◆ Task brief:
Please give the data below again in full, exactly as it stands.

◆ Data extract:
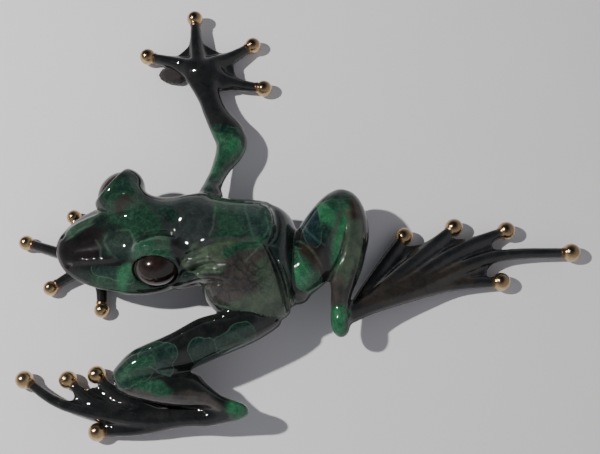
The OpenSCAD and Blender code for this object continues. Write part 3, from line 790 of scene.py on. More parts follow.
def casting_piece(number, owners, attributes):
    """One casting's share of the skin, closed where it meets its neighbours."""
    own = quads[owners == number]
    used, local = np.unique(own, return_inverse=True)
    own = local.reshape(-1, 4)
    verts, normal = place[used], normals[used]
    layers = {k: v[used] for k, v in attributes.items()}
    faces = own.tolist()
    for loop in border_loops(own):
        ring = verts[loop]
        centre = ring.mean(0) - CAP_DEPTH * 0.5 * normal[loop].mean(0)
        verts = np.vstack([verts, centre])
        normal = np.vstack([normal, normal[loop].mean(0) + (0, 0, 1e-3)])
        layers = {k: np.concatenate([v, v[loop].mean(0, keepdims=True)]) for k, v in layers.items()}
        last = len(verts) - 1
        faces += [[a, b, last] for a, b in zip(loop, loop[1:] + loop[:1])]
    node = CASTINGS[number]
    new_piece(node + "_skin", node, "patina", verts, faces, normal, layers)


# ---- colour laid on the skin, point by point
def tone(code):
    """A colour code as linear light, as bright as the metal is beside a white cloth."""
    srgb = np.array([int(code[i : i + 2], 16) / 255 for i in (0, 2, 4)])
    return np.where(srgb > 0.04045, ((srgb + 0.055) / 1.055) ** 2.4, srgb / 12.92) * BRIGHTNESS


BRIGHTNESS = 0.68
# Each tone of the patina: its colour, and how strongly it is veined
TONES = {
    "trunk": ("1a2421", 0.25),
    "limb": ("191b1b", 0.10),
    "black": ("1e1f20", 0.04),
    "soot": ("1a1718", 0.04),
    "navy": ("16282c", 0.45),
    "bottle": ("142b24", 0.5),
    "pine": ("192f29", 0.7),
    "moss": ("1b3829", 0.7),
    "fern": ("214633", 1.0),
    "leaf": ("266040", 1.0),
    "smoke": ("272d2d", 0.25),
    "olive": ("3e4a3c", 0.4),
    "clay": ("3a3634", 0.2),
    "umber": ("2c231e", 0.1),
    "bark": ("2a2622", 0.05),
    "sage": ("2e4236", 0.6),
    "slate": ("24302c", 0.4),
}
# Patches of patina: each one's place beside its limb's middle, half sizes, turn, tone, and any pale outline
OUTLINED = True
PATCHES = {
    "torso": (
        (-7.5, 10, 11.5, 9.5, -80, "moss"),
        (5.5, 9.5, 11, 5.5, -75, "pine"),
        (-14, 11.5, 9, 5, -85, "smoke"),
        (-6, -1.5, 12.5, 3.5, 5, "olive"),
        (1, -1, 7.5, 2.5, 15, "fern"),
        (-0.5, -10, 12.5, 7, 25, "clay"),
        (10.5, -13.5, 9, 5, -60, "olive"),
        (-9, -7.5, 4, 2, 10, "olive"),
    ),
    "head": (
        (19.5, 4.5, 14.5, 7.5, -40, "smoke"),
        (14.5, 5.5, 5, 2.5, -40, "bottle"),
        (-15.5, -5.5, 11, 8, 5, "soot"),
        (-15, 3.5, 7, 2, 40, "sage"),
        (0, 10, 8.5, 7, -60, "moss"),
        (1, 16.5, 4, 2.5, 20, "pine"),
        (0, 8, 3.5, 3, -50, "umber"),
        (5.5, 1, 9.5, 5.5, -45, "moss"),
        (-1.5, -5, 6.5, 4.5, -5, "slate"),
        (9.5, -6, 6.5, 2.5, 20, "fern"),
        (12.5, -9.5, 5.5, 2, 15, "fern", OUTLINED),
        (13, -5, 3.5, 2, -5, "sage"),
        (18, -6.5, 3, 2, -75, "soot"),
        (-1, -16, 10, 4.5, 10, "moss"),
        (-4, -14, 8, 2.5, -15, "pine", OUTLINED),
        (0.5, -15, 4.5, 2, 55, "leaf"),
        (-10, -10.5, 10.5, 1.5, -5, "soot"),
    ),
    "right_arm": (
        (-1, 4.5, 11.5, 7.5, -90, "fern", OUTLINED),
        (4, 7, 3, 3, 25, "leaf"),
        (-5.5, -9, 4.5, 3, -95, "pine"),
        (1, 14, 6.5, 2, -20, "bottle"),
    ),
    "right_leg": (
        (7.5, 10.5, 8.5, 5, 30, "fern", OUTLINED),
        (4, 7.5, 6.5, 3.5, -50, "leaf"),
        (9, 16.5, 5, 2, 0, "bottle"),
        (-2, 6.5, 10, 3.5, -75, "navy", OUTLINED),
        (-5, -10, 9.5, 5, -55, "fern", OUTLINED),
        (-4.5, -13.5, 4.5, 3, -45, "leaf"),
        (-0.5, -6.5, 5.5, 3, -50, "umber"),
        (5, 0, 5, 2, -65, "pine"),
        (9.5, -4.5, 15, 3.5, -95, "olive"),
        (14.5, -1.5, 11.5, 2, -90, "olive"),
        (8.5, 0, 9, 1.5, -100, "leaf"),
        (13.5, 10.5, 4.5, 2, -80, "umber"),
        (7, -17.5, 6.5, 3.5, -90, "clay"),
        (8, -28, 5, 3.5, -95, "leaf"),
    ),
    "right_foot": (
        (-14, -4, 24, 5, 15, "bark"),
    ),
    "left_leg": (
        (-20, -8.5, 9, 6, 30, "bottle", OUTLINED),
        (-12.5, -6, 6.5, 5, -30, "pine", OUTLINED),
        (-19.5, -10, 6, 2.5, 25, "fern"),
        (12.5, 0, 7, 4, 25, "bottle", OUTLINED),
        (12, -2, 5, 1.5, 30, "moss"),
        (2.5, -3.5, 4.5, 4, 15, "bottle", OUTLINED),
        (-7, -18.5, 16, 2, -5, "clay"),
        (-14, -15.5, 5.5, 2, -10, "fern"),
        (14, -22, 4.5, 3.5, -35, "leaf"),
    ),
}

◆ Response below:
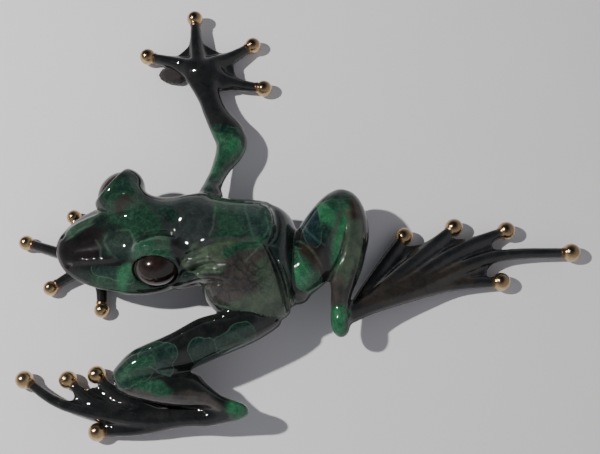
The OpenSCAD and Blender code for this object continues. Write part 3, from line 790 of scene.py on. More parts follow.
def casting_piece(number, owners, attributes):
    """One casting's share of the skin, closed where it meets its neighbours."""
    own = quads[owners == number]
    used, local = np.unique(own, return_inverse=True)
    own = local.reshape(-1, 4)
    verts, normal = place[used], normals[used]
    layers = {k: v[used] for k, v in attributes.items()}
    faces = own.tolist()
    for loop in border_loops(own):
        ring = verts[loop]
        centre = ring.mean(0) - CAP_DEPTH * 0.5 * normal[loop].mean(0)
        verts = np.vstack([verts, centre])
        normal = np.vstack([normal, normal[loop].mean(0) + (0, 0, 1e-3)])
        layers = {k: np.concatenate([v, v[loop].mean(0, keepdims=True)]) for k, v in layers.items()}
        last = len(verts) - 1
        faces += [[a, b, last] for a, b in zip(loop, loop[1:] + loop[:1])]
    node = CASTINGS[number]
    new_piece(node + "_skin", node, "patina", verts, faces, normal, layers)


# ---- colour laid on the skin, point by point
def tone(code):
    """A colour code as linear light, as bright as the metal is beside a white cloth."""
    srgb = np.array([int(code[i : i + 2], 16) / 255 for i in (0, 2, 4)])
    return np.where(srgb > 0.04045, ((srgb + 0.055) / 1.055) ** 2.4, srgb / 12.92) * BRIGHTNESS


BRIGHTNESS = 0.68
# Each tone of the patina: its colour, and how strongly it is veined
TONES = {
    "trunk": ("1a2421", 0.25),
    "limb": ("191b1b", 0.10),
    "black": ("1e1f20", 0.04),
    "soot": ("1a1718", 0.04),
    "navy": ("16282c", 0.45),
    "bottle": ("142b24", 0.5),
    "pine": ("192f29", 0.7),
    "moss": ("1b3829", 0.7),
    "fern": ("214633", 1.0),
    "leaf": ("266040", 1.0),
    "smoke": ("272d2d", 0.25),
    "olive": ("3e4a3c", 0.4),
    "clay": ("3a3634", 0.2),
    "umber": ("2c231e", 0.1),
    "bark": ("2a2622", 0.05),
    "sage": ("2e4236", 0.6),
    "slate": ("24302c", 0.4),
}
# Patches of patina: each one's place beside its limb's middle, half sizes, turn, tone, and any pale outline
OUTLINED = True
PATCHES = {
    "torso": (
        (-7.5, 10, 11.5, 9.5, -80, "moss"),
        (5.5, 9.5, 11, 5.5, -75, "pine"),
        (-14, 11.5, 9, 5, -85, "smoke"),
        (-6, -1.5, 12.5, 3.5, 5, "olive"),
        (1, -1, 7.5, 2.5, 15, "fern"),
        (-0.5, -10, 12.5, 7, 25, "clay"),
        (10.5, -13.5, 9, 5, -60, "olive"),
        (-9, -7.5, 4, 2, 10, "olive"),
    ),
    "head": (
        (19.5, 4.5, 14.5, 7.5, -40, "smoke"),
        (14.5, 5.5, 5, 2.5, -40, "bottle"),
        (-15.5, -5.5, 11, 8, 5, "soot"),
        (-15, 3.5, 7, 2, 40, "sage"),
        (0, 10, 8.5, 7, -60, "moss"),
        (1, 16.5, 4, 2.5, 20, "pine"),
        (0, 8, 3.5, 3, -50, "umber"),
        (5.5, 1, 9.5, 5.5, -45, "moss"),
        (-1.5, -5, 6.5, 4.5, -5, "slate"),
        (9.5, -6, 6.5, 2.5, 20, "fern"),
        (12.5, -9.5, 5.5, 2, 15, "fern", OUTLINED),
        (13, -5, 3.5, 2, -5, "sage"),
        (18, -6.5, 3, 2, -75, "soot"),
        (-1, -16, 10, 4.5, 10, "moss"),
        (-4, -14, 8, 2.5, -15, "pine", OUTLINED),
        (0.5, -15, 4.5, 2, 55, "leaf"),
        (-10, -10.5, 10.5, 1.5, -5, "soot"),
    ),
    "right_arm": (
        (-1, 4.5, 11.5, 7.5, -90, "fern", OUTLINED),
        (4, 7, 3, 3, 25, "leaf"),
        (-5.5, -9, 4.5, 3, -95, "pine"),
        (1, 14, 6.5, 2, -20, "bottle"),
    ),
    "right_leg": (
        (7.5, 10.5, 8.5, 5, 30, "fern", OUTLINED),
        (4, 7.5, 6.5, 3.5, -50, "leaf"),
        (9, 16.5, 5, 2, 0, "bottle"),
        (-2, 6.5, 10, 3.5, -75, "navy", OUTLINED),
        (-5, -10, 9.5, 5, -55, "fern", OUTLINED),
        (-4.5, -13.5, 4.5, 3, -45, "leaf"),
        (-0.5, -6.5, 5.5, 3, -50, "umber"),
        (5, 0, 5, 2, -65, "pine"),
        (9.5, -4.5, 15, 3.5, -95, "olive"),
        (14.5, -1.5, 11.5, 2, -90, "olive"),
        (8.5, 0, 9, 1.5, -100, "leaf"),
        (13.5, 10.5, 4.5, 2, -80, "umber"),
        (7, -17.5, 6.5, 3.5, -90, "clay"),
        (8, -28, 5, 3.5, -95, "leaf"),
    ),
    "right_foot": (
        (-14, -4, 24, 5, 15, "bark"),
    ),
    "left_leg": (
        (-20, -8.5, 9, 6, 30, "bottle", OUTLINED),
        (-12.5, -6, 6.5, 5, -30, "pine", OUTLINED),
        (-19.5, -10, 6, 2.5, 25, "fern"),
        (12.5, 0, 7, 4, 25, "bottle", OUTLINED),
        (12, -2, 5, 1.5, 30, "moss"),
        (2.5, -3.5, 4.5, 4, 15, "bottle", OUTLINED),
        (-7, -18.5, 16, 2, -5, "clay"),
        (-14, -15.5, 5.5, 2, -10, "fern"),
        (14, -22, 4.5, 3.5, -35, "leaf"),
    ),
}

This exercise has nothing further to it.